Они пытаются жить, как прежде. Похоронив мать, Елена берет на себя роль хозяйки дома: заботится, волнуется, хлопочет, страстно молится за брата, собирает семью за столом. Пережив предательство мужа, она привычно находит новое мужское плечо, к которому можно прислониться. Старые привычки, перенесенные в новую реальность, создают ощущение какого-то обаятельного гротеска. Лариосик прибывает из Житомира к малознакомым родственникам с завернутым в рубашку собранием сочинений Чехова (родственники всегда должны помогать, пусть даже вокруг рушится мир).

Может быть, самым поразительным в поведении Турбиных и их близких являются попытки сохранить семейные традиции и старые ценности после взрыва атомистической бомбы.

Старая российская история прекратила течение свое. Император Александр, победитель Наполеона, со всеми своими войсками не может спасти и охранить гибнущий турбинский дом. А они опять все так же собираются в гостиной с кремовыми шторами, смеются, наигрывают марш «Двуглавый орел», строят планы на будущее.

При четкости нравственных ориентиров Булгаков играет идеологическими знаками, проводит границы вовсе не там, где требовалось по пропагандистским канонам двадцатых годов.

За что и против кого воюют и умирают булгаковские военные?

«– Ребят! Ребят!.. Штабные стегвы!..» – грозит кулаком небу Най-Турс за несколько минут до гибели (гл. 11).

«– Штабная сволочь. Отлично понимаю большевиков», – произносит безымянный командир батареи, перед тем как выстрелить себе в рот (гл.)

«– Ежели бы мне попалось это самое сиятельство и светлость, я бы одного взял за левую ногу, а другого за правую, перевернул бы и тюкал бы головой о мостовую до тех пор, пока мне это не надоело бы. А вашу штабную ораву в сортире нужно утопить…» – добрым словом поминает Шервинский бежавшего гетмана и его главнокомандующего.

Будничная смелость и высокий героизм простыхофицеров сочетаются с трусостью, шкурничеством, бездарностью начальства, будь то гетман Скоропадский или Петлюра, немецкие генералы или Тальберг.

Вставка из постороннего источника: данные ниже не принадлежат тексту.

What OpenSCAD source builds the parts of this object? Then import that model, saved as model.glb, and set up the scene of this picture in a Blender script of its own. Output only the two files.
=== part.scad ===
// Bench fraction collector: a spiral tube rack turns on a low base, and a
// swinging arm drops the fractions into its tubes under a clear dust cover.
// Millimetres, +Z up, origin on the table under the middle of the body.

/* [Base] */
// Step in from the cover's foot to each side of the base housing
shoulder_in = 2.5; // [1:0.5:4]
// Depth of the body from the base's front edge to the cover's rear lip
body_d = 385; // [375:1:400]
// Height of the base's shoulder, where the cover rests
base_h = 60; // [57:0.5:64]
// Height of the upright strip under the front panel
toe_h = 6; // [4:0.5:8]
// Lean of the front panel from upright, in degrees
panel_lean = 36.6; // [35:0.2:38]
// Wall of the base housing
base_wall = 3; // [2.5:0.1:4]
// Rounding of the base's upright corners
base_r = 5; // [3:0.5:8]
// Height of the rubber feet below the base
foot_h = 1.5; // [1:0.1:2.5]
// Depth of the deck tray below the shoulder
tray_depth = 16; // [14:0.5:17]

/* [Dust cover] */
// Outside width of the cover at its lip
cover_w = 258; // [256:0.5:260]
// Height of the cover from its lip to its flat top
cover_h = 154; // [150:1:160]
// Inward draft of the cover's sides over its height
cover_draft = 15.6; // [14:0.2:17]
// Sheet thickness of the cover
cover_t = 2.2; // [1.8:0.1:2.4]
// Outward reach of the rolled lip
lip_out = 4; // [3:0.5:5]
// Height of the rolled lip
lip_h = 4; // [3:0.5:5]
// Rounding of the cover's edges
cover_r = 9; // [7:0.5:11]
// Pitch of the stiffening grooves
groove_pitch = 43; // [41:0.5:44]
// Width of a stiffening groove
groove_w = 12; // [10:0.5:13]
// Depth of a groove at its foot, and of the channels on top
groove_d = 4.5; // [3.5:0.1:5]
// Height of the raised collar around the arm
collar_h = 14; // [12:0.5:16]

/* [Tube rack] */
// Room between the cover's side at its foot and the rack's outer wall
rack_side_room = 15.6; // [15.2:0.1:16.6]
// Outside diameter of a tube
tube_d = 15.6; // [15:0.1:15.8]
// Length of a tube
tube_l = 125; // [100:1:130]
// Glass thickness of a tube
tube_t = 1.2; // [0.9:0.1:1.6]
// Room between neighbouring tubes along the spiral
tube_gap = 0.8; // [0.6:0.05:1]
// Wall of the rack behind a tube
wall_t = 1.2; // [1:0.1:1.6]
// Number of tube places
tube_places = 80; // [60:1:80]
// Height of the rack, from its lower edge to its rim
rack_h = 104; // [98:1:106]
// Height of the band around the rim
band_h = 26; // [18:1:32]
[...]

Булгаковская картина мира безыллюзорна не только вверху, но и внизу.

Уже в «Записках юного врача» было заметно, что автору чуждо привычное для русской литературы преклонение перед «почвой», мужицкой мудростью. Сочувствие «бедным людям», «униженным и оскорбленным» объясняется здесь профессиональной позицией, а не бесконтрольной эмоцией. Таким же трезвым взглядом смотрел на «народ» Чехов. «Во мне течет мужицкая кровь, и меня не удивишь мужицкими добродетелями, – писал он, полемизируя с идеями “опрощения” позднего Толстого. – Толстовская мораль перестала меня трогать, в глубине души я отношусь к ней недружелюбно…» (А. С. Суворину, 27 марта. 1894 г.).

Во «Вьюге» тоже, кажется, ни с того ни с сего возникает имя Толстого: «Я вдруг вспомнил кой-какие рассказы и почему-то почувствовал злобу на Льва Толстого.

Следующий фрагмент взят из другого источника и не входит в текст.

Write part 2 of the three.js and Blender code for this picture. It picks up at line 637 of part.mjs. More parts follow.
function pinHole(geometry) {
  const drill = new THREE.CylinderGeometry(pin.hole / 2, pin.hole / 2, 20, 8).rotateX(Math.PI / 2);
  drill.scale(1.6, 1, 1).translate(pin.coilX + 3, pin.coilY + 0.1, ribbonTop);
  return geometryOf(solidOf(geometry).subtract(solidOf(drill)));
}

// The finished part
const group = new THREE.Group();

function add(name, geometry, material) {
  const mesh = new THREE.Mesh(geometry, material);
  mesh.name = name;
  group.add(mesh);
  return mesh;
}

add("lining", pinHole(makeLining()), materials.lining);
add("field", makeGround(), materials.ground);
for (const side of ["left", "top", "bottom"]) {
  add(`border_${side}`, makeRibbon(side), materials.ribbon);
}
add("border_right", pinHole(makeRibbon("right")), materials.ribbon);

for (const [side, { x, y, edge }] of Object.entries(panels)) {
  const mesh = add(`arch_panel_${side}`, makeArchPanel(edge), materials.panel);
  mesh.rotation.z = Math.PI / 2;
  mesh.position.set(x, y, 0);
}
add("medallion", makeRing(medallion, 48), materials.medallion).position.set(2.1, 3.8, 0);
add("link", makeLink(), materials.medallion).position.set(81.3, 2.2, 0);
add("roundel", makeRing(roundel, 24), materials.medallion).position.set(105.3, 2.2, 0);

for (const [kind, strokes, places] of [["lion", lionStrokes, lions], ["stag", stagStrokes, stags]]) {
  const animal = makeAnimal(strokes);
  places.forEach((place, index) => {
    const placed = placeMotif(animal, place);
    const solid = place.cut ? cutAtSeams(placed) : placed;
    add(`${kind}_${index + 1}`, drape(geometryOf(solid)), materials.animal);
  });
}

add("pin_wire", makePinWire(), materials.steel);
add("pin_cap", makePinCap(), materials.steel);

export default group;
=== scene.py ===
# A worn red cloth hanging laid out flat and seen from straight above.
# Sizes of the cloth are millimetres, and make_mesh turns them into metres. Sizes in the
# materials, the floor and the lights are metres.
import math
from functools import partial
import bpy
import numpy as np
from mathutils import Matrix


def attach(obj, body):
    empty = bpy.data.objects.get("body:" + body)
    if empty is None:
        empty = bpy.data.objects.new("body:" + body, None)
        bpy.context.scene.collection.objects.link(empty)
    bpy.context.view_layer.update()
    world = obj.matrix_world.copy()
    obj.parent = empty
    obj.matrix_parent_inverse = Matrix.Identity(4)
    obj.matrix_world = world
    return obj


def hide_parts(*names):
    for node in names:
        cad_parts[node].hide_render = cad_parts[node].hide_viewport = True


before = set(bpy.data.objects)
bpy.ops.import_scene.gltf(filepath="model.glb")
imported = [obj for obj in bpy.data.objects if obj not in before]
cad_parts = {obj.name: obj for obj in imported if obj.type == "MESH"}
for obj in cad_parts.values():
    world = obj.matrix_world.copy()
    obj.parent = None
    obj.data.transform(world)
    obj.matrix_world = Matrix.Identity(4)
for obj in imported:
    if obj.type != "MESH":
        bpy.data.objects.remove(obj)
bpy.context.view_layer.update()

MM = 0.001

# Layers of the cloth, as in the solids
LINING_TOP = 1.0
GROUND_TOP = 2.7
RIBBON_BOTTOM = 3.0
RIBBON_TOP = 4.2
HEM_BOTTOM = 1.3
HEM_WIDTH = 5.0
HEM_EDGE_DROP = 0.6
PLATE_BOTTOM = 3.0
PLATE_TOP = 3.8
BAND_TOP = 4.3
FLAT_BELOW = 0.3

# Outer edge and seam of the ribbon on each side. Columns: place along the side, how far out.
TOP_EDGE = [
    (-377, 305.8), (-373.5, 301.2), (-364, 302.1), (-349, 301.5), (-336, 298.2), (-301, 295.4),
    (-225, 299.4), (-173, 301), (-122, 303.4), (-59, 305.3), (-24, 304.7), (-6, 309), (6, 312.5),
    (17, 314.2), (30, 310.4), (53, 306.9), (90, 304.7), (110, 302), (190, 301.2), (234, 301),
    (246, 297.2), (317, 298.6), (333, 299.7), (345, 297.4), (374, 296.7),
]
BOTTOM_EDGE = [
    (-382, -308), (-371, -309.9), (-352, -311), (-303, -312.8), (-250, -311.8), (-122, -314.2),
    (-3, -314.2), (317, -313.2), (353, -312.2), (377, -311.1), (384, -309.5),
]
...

“Ему хорошо было в Ясной Поляне, – думал я, – его небось не возили к умирающим…”»

У Толстого есть рассказ о заблудившихся в метели людях. Но дело, пожалуй, не в ситуации, а в идеологии. Булгаков, как и Чехов, не понимает и не принимает толстовского недоверия к интеллигентному сословию, в частности к врачам, и его преклонения перед «мужицкими добродетелями».

«Деревня еще бурлила. Крестьяне то подожгут помещичью усадьбу, то учинят расправу над самим помещиком. Булгаков шутит: “Ликуйте и радуйтесь! Это же ваш народ-богоносец! Это же ваши Платоны Каратаевы!”» (И. Овчинников. «В редакции “Гудка”»).

В «Белой гвардии» на место Льва Николаевича Булгаков подставит Федора Михайловича, не делая в этом случае между классиками особого различия: «– А, черт их душу знает. Я думаю, что это местные мужички-богоносцы Достоевские!.. у-у… вашу мать!» – ругается Мышлаевский, рассказывая о нападении, на свою замерзающую в метели часть (гл. 2).

Чуть позднее еще один герой «Белой гвардии», Алексей Турбин, сталкивается на улицах Города с похоронной процессией: «– Что? Что? Что? Что? Что такое случилось? Кого это хоронят? <…> – Офицеров, что порезали в Попелюхе, – торопливо, задыхаясь от желания первым рассказать, бубнил голос, – выступили в Попелюху, заночевали всем отрядом, а ночью их окружили мужики с петлюровцами и начисто всех порезали. Ну, начисто… Глаза повыкалывали, на плечах погоны повырезали. Форменно изуродовали…» (гл. 6).